De confession calviniste, Barbot avait effectué quelques voyages négriers en Guinée, et lors de la révocation de l'Édit de Nantes, il s'était exilé, comme beaucoup de protestants français, en Angleterre. C'est dans ce pays, et en anglais, que fut publié à titre posthume son ouvrage sur la Guinée sous le titre A Description of the Coasts of North and South Guinea (Londres, 1732). Or, aux pages 425-426, parmi les nombreuses annexes qui grossissaient le titre principal, telle ne fut pas ma surprise d'y voir mentionner le nom d'Étienne Massertie :
« Monsieur de Gennes, whom I knew in France, engineer in the King of France's service, after the expedition I am now going to speak of, was made governor of part of St. Christopher's island, in America, and at last taken at sea by the English, and carried to Plymouth, where he died; being sent, by the King of France's approbation, with a little squadron of four frigates, one corvette of war, and two pinks, carrying mortars and six hundred bombs, with all sorts of provisions and ammunition, necessary for a long voyage, to make a full discovery of the coasts of New Spain in the South Seas; in order to reap the advantages that one Macerty and one Oury made out might be expected from such an undertaking, they having , among other buccaneers, taken very rich booties from the Spaniards in those parts. »
Ici, Barbot faisait référence à l'expédition conduite par l'une de ses connaissances, Jean-Baptiste de Gennes, officier de la marine royale française converti au catholicisme, qui tenta de passer à la mer du Sud en 1695, par le détroit de Magellan, pour aller faire la guerre aux Espagnols. Ce voyage qui avorta avait été effectivement entrepris sur la foi des renseignements fournis par Massertie à De Gennes à son retour de la mer du Sud, comme Frantz Olivié et moi l'expliquons dans L'Enfer de la flibuste (Toulouse: Éditions Anacharsis, 2021), p. 427-439. Nous savions par ailleurs que Massertie avait un associé dans cette affaire. À ce propos, faisant le rapport des aventures précédentes en mer du Sud du capitaine Franc Rolle, de Massertie et de leurs compagnons (1685-1694), le Jésuite La Mousse écrivait depuis Cayenne :
« Un des deux flibustiers qui avaient acheté le vaisseau, fils d’un bon marchand de Bourdeaux, se noya, passant de Blaye à sa ville ; il s’appelait Masserti (...) Son camarade nommé Étranger monte un des vaisseaux de l’escadre qui est partie de La Rochelle sous le commandement de M. de Gennes pour aller à la mer du Sud. » [idem, p. 374-375]

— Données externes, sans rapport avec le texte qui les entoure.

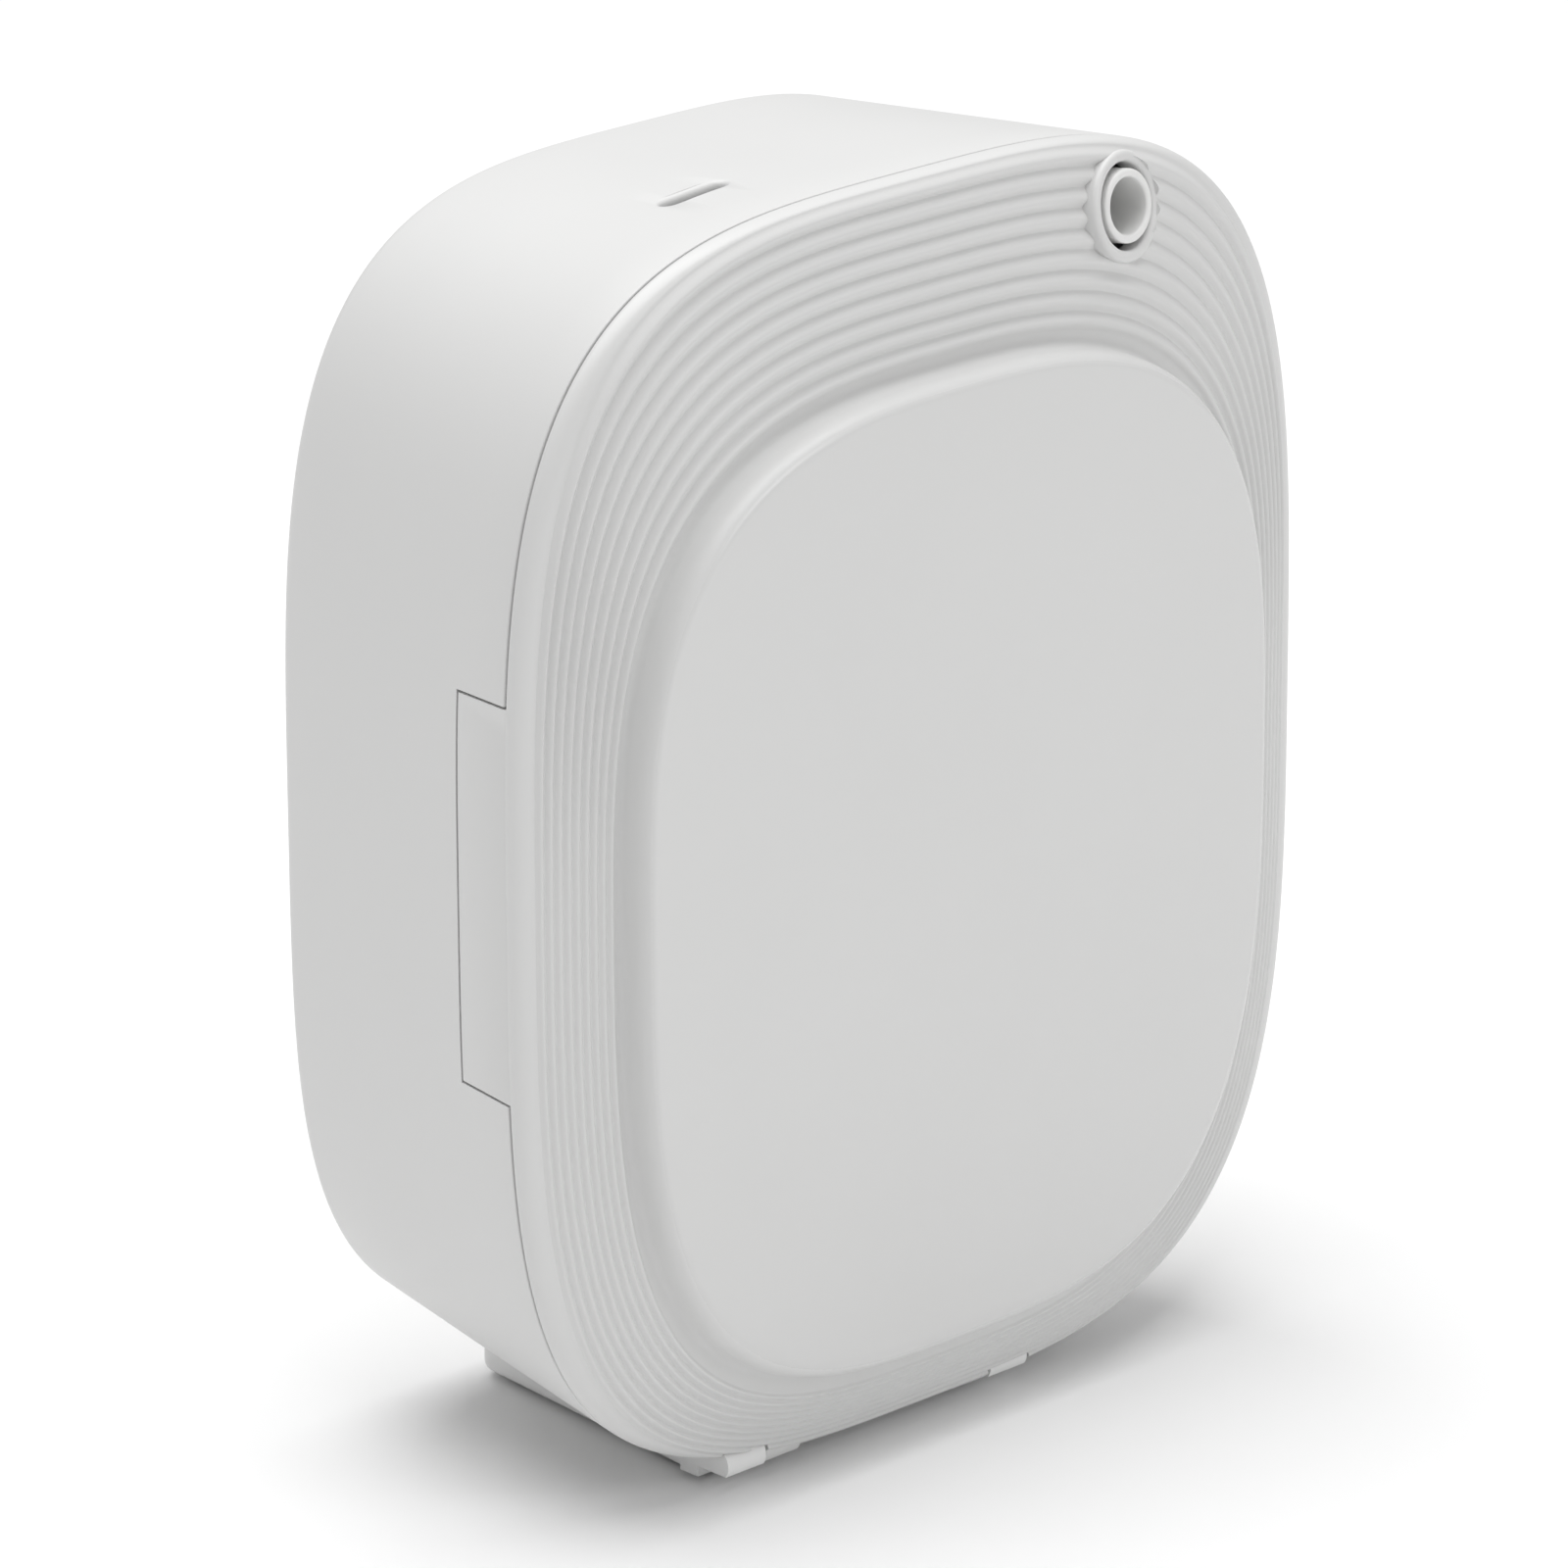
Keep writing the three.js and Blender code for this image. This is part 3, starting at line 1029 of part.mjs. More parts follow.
// The hose runs from the pump's barb, up beside the bay divider, to the barb on the atomiser head.
function airHose() {
  const from = HEAD_RIGHT + BARB_LENGTH + 2 * CLEAR;
  const to = BARB_X - BARB_LENGTH - 2 * CLEAR;
  const upright = BAY.left - DIVIDER - HOSE_RADIUS - 1.2;
  const points = [
    new THREE.Vector3(from, PUMP_Y, PUMP_Z + PUMP_BARB_RISE),
    new THREE.Vector3(from + 2, PUMP_Y, PUMP_Z + PUMP_BARB_RISE),
    new THREE.Vector3(upright - 2, PUMP_Y, PUMP_Z + 16),
    new THREE.Vector3(upright, PUMP_Y, PUMP_Z + 32),
    new THREE.Vector3(upright, PUMP_Y - 1, 10),
    new THREE.Vector3(upright, BOTTLE_Y, BARB_Z - 18),
    new THREE.Vector3(upright + 1, BOTTLE_Y, BARB_Z - 6),
    new THREE.Vector3(to - 2, BOTTLE_Y, BARB_Z),
    new THREE.Vector3(to, BOTTLE_Y, BARB_Z),
  ];
  return pipe(new THREE.CatmullRomCurve3(points), HOSE_RADIUS, HOSE_BORE, 26, 4);
}

piece('air_hose', airHose(), milkyPlastic);

// ---------------------------------------------------------------- battery and power inlet

const HOLDER_LENGTH = CELL_LENGTH + 6;
const cellHeights = [HOLDER.z - CELL_PITCH / 2, HOLDER.z + CELL_PITCH / 2];

function batteryHolder() {
  const { left, y, z, wall } = HOLDER;
  const half = CELL_PITCH / 2 + CELL_RADIUS + wall + TRAY_GAP;
  const back = y + CELL_RADIUS + wall + TRAY_GAP;
  const tray = box(left, left + HOLDER_LENGTH, y - 4, back, z - half, z + half);
  const troughs = cellHeights.flatMap((height) => [
    bar('x', CELL_RADIUS + 0.5, left + wall, left + HOLDER_LENGTH - wall, y, height),
    box(left + wall, left + HOLDER_LENGTH - wall, y - 20, y, height - CELL_RADIUS - 0.5,
      height + CELL_RADIUS + 0.5)]);
  return cut(tray, ...troughs);
}

piece('battery_holder', batteryHolder(), blackPlastic);

cellHeights.forEach((height, i) => {
  const low = HOLDER.left + HOLDER.wall + 0.5;
  const can = bar('x', CELL_RADIUS, low, low + CELL_LENGTH - 1.2, HOLDER.y, height, 24);
  const end = i === 0 ? [low - CLEAR / 2, low + 1] : [low + CELL_LENGTH - 2, low + CELL_LENGTH - 0.2];
  const button = bar('x', 3, end[0], end[1], HOLDER.y, height, 16);
  piece(`battery_cell_${i + 1}`, join(can, button), cellWrap);
});

function powerInlet() {
  const { x, z, radius, length } = JACK;
  const block = box(x - JACK.body / 2, x + JACK.body / 2, INNER_BACK - CLEAR - length, INNER_BACK - CLEAR,
    z - JACK.body / 2, z + JACK.body / 2);
  const sleeve = bar('y', radius, INNER_BACK - 1, HOUSING_DEPTH - 0.2, x, z, 20);
  const bore = bar('y', 2.75, INNER_BACK - 9, HOUSING_DEPTH + 1, x, z, 20);
  const pin = bar('y', 1, INNER_BACK - 10, HOUSING_DEPTH - 1, x, z, 10);
  return join(cut(join(block, sleeve), bore), pin);
}

piece('power_inlet', powerInlet(), blackPlastic);

export default model;
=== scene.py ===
# %% [markdown]
# # Wall-mounted scent diffuser
# A white moulded machine that blows scented air from a small tube. A deep housing holds an oil
# bottle, an air pump, batteries and a control board, and a ribbed front cover swings down on two pins.
# The measured model is loaded first as a fixed frame. Everything made here is drawn round it.

# %% Load the frame
import json
import math

import bmesh
import bpy
from mathutils import Matrix, Vector


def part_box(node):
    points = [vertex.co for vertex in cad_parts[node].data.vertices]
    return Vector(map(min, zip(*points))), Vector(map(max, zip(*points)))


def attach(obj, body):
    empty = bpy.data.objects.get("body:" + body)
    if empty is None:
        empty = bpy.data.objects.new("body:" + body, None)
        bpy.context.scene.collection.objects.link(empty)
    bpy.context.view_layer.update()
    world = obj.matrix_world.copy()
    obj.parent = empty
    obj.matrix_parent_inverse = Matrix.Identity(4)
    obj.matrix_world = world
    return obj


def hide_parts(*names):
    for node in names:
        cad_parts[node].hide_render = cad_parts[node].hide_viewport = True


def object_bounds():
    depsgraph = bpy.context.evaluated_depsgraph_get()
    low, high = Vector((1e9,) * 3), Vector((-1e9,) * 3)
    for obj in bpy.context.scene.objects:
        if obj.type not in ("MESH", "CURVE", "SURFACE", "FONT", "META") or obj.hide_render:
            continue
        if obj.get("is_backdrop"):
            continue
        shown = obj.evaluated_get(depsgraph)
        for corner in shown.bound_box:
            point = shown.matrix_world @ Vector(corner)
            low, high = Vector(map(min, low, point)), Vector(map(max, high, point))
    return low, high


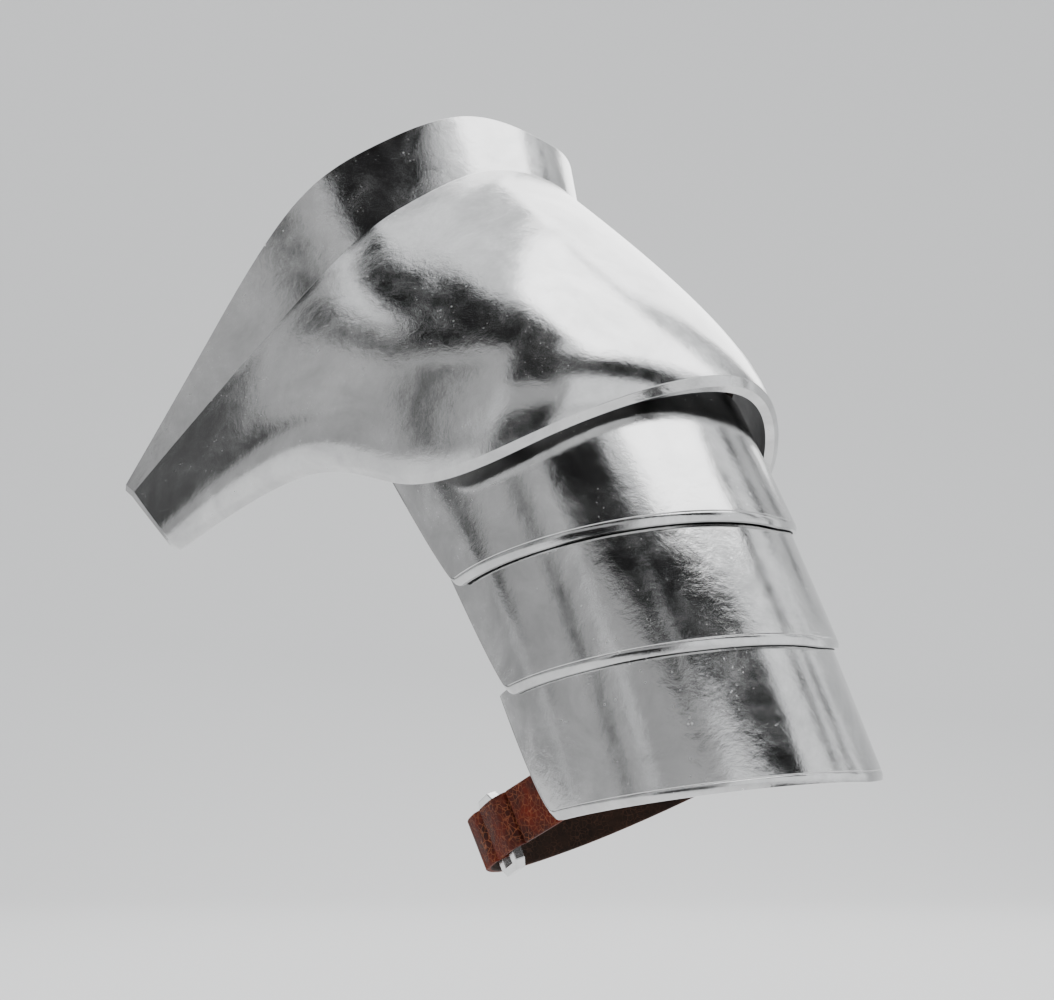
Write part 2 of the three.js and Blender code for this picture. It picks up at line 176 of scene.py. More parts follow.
# %% stations of the main plate
PLATE_WALL = 2.2
RIM_WALL = 4.6
RIM_START = 0.86
RIM_DROP = 3.6
RIM_LEAN_OUTSIDE = 0.55
RIM_LEAN_INSIDE = 0.3
TIP_BAND = 3.0
TIP_LEAN = 0.55
PLATE_STEPS_ROUND = 241
PLATE_STEPS_DOWN = 61
FLANGE_STEPS = 9
HALF_STATIONS = {
    "flange": [(-22, 0, 46.5), (-33.5, -36, 47.5), (-59.5, -64, 32), (-88, -85, 4),
               (-127, -97, -52.5), (-170.5, -101, -104.5)],
    "crease": [(-17, 0, 25), (-25.5, -32, 21.5), (-45, -57, 4.5), (-63.5, -76, -18),
               (-106, -92, -61), (-165.5, -100, -108.5)],
    "bulge": [(46, 0, -39), (35.5, -58, -49), (4, -82, -64), (-27, -94, -76),
              (-73.5, -101, -91), (-147, -103, -122.5)],
    "rim": [(79, 0, -82), (54.5, -60, -100), (18.5, -82, -117), (-18, -90, -120.5),
            (-62.5, -95, -112.5), (-137, -100, -134)],
}
STATIONS = {
    line: [(x, -y, z) for x, y, z in reversed(points[1:])] + points
    for line, points in HALF_STATIONS.items()
}
print("stations along the plate:", len(STATIONS["rim"]))

# %% surface of the main plate
def plate_outside(u, v):
    """Points of the plate's outside: u from the back wing to the front one, v from crease to rim."""
    crease, bulge, rim = (spline(STATIONS[line], u)[:, None] for line in ("crease", "bulge", "rim"))
    v = np.asarray(v, float)[None, :, None]
    pull = 2 * bulge - (crease + rim) / 2
    return crease * (1 - v) ** 2 + pull * 2 * v * (1 - v) + rim * v ** 2


def plate_inward(u, v, step=0.003):
    """Unit directions into the plate, square to its outside."""
    u, v = np.asarray(u, float), np.asarray(v, float)
    along = plate_outside(np.minimum(u + step, 1), v) - plate_outside(np.maximum(u - step, 0), v)
    down = plate_outside(u, np.minimum(v + step, 1)) - plate_outside(u, np.maximum(v - step, 0))
    return unit(np.cross(down, along))


def main_plate():
    u = np.linspace(0, 1, PLATE_STEPS_ROUND)
    v = np.linspace(0, 1, PLATE_STEPS_DOWN)
    skin = plate_outside(u, v)
    inward = plate_inward(u, v)
    thick = mix(PLATE_WALL, RIM_WALL, ease(v, RIM_START, 1))[None, :, None]
    lining = skin + inward * thick

    crease, top = skin[:, :1], spline(STATIONS["flange"], u)[:, None]
    rise = unit(top - crease)
    run = unit(np.gradient(crease[:, 0], axis=0))[:, None]
    flange_in = unit(np.cross(rise, run))
    flange_in *= np.sign((flange_in * inward[:, :1]).sum(-1, keepdims=True))
    share = np.linspace(0, 1, FLANGE_STEPS)[None, :-1, None]
    flange = mix(top, crease, share)
    flange_lining = flange + flange_in * PLATE_WALL
    mitre = unit(flange_in + inward[:, :1])
    reach = PLATE_WALL / np.maximum((mitre * inward[:, :1]).sum(-1, keepdims=True), 0.5)
    lining[:, :1] = crease + mitre * reach

    down = unit(skin[:, -1:] - skin[:, -2:-1])
    face = skin[:, -1:] + (down + inward[:, -1:] * RIM_LEAN_OUTSIDE) * RIM_DROP
    back = lining[:, -1:] + (down + inward[:, -1:] * RIM_LEAN_INSIDE) * RIM_DROP
    outside = np.concatenate([flange, skin, face], 1)
    inside = np.concatenate([flange_lining, lining, back], 1)
    into = unit(inside - outside)

    def tip(row, beside):
        onward = unit(outside[row] - outside[beside])
        lean = onward + into[row] * TIP_LEAN
        return outside[row] + lean * TIP_BAND, inside[row] + onward * TIP_BAND

    (first_out, first_in), (last_out, last_in) = tip(0, 1), tip(-1, -2)
    outside = np.concatenate([first_out[None], outside, last_out[None]])
    inside = np.concatenate([first_in[None], inside, last_in[None]])
    return sheet_mesh("shoulder_plate", outside, inside)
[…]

Toutefois « Étranger » ne pouvait être qu'un surnom, puisque les deux flibustiers qui servirent comme lieutenants à bord des navires de De Gennes, à la suite du décès de Massertie, sont connus. Il s'agit de Lamarre de Caen et Richard Horry. Des deux, De Caen apparaissait le candidat le plus probable, ou à tout le moins c'était celui dont la carrière est la mieux documentée. Dans mon texte Lorsque les flibustiers prenaient la plume : le dossier Massertie, je signalais d'ailleurs ce fait sans prendre définitivement position à savoir s'il avait été ou non l'associé de Massertie. Ici, Barbot vient établir que cet associé de Massertie était plutôt Horry (qu'il appelle « Oury »).
Sur le même sujet, je signale qu'aujourd'hui (le 6 octobre) l'émission Le Cours de l'Histoire, diffusée sur France Culture, a consacré son quatrième et dernier épisode de sa série « Prendre la mer, une histoire », sous le titre À l’abordage! Les flibustiers écument les mers du Sud à ces aventuriers. À cet occasion, l'animateur Xavier Mauduit a reçu, parmi ses invités, l'éditeur Frantz Olivié et Maxime Martignon, auteur d'une édition critique de la relation du capitaine Montauban.